Le délai de lecture moyen de la PBH est de 22,97 ± 8,24 jours (extrêmes 5 à 40 jours). Le diagnostic final est établi après un délai moyen de 9,44 ± 9,92 mois (extrêmes 1,5 à 61 mois). Il existe une différence statistiquement significative entre le délai écoulé entre la première consultation et la date de la PBH, et celui qui a été nécessaire à l’obtention du diagnostic histologique (p<0.01).
La PBH à visée diagnostique comparativement aux autres sites de ponction biopsie est significativement plus performante (p=0.000005). Ce dernier constat nous amène à nous interroger sur la place à attribuer à la PBH dans le diagnostic en Médecine Interne.
La ponction biopsie hépatique reste donc un examen d’actualité, n’en déplaise à certaines cassandres.
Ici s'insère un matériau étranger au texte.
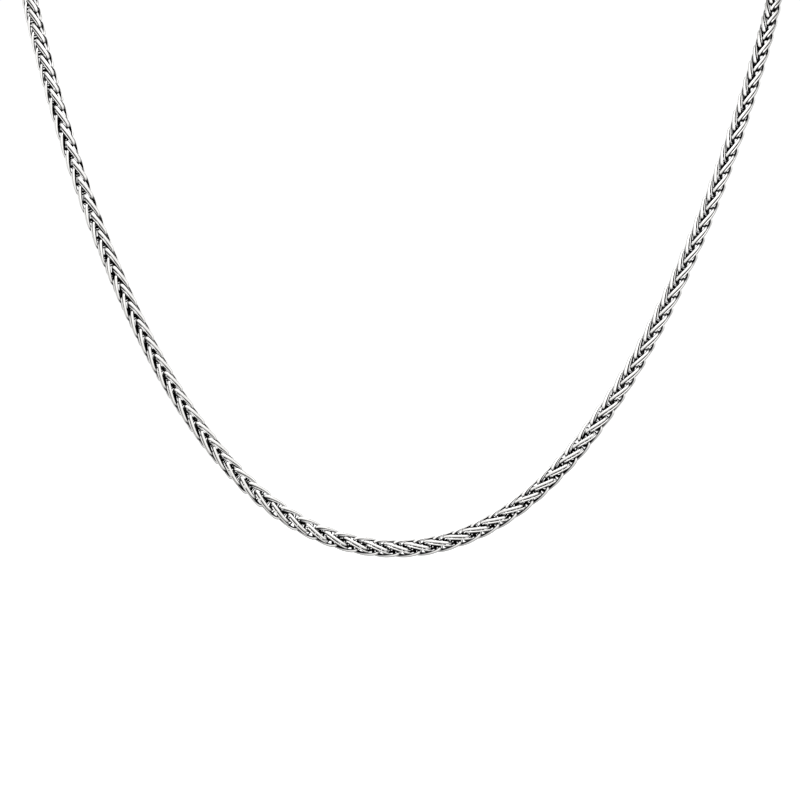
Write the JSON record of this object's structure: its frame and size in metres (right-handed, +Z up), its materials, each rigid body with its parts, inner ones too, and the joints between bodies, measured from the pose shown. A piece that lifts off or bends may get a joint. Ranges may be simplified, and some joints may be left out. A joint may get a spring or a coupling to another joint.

L’importance qu’elle conserve dans le diagnostic et le pronostic des maladies hépatiques souligne à quel point la pathologie hépatique ne se résume pas à l’évaluation du stade de fibrose, contrairement à ce que certains pourraient croire. Cependant, la qualité de l’examen histopathologique de la ponction biopsie hépatique dépend directement à la fois de l’expérience du préleveur et de l’expérience du pathologiste.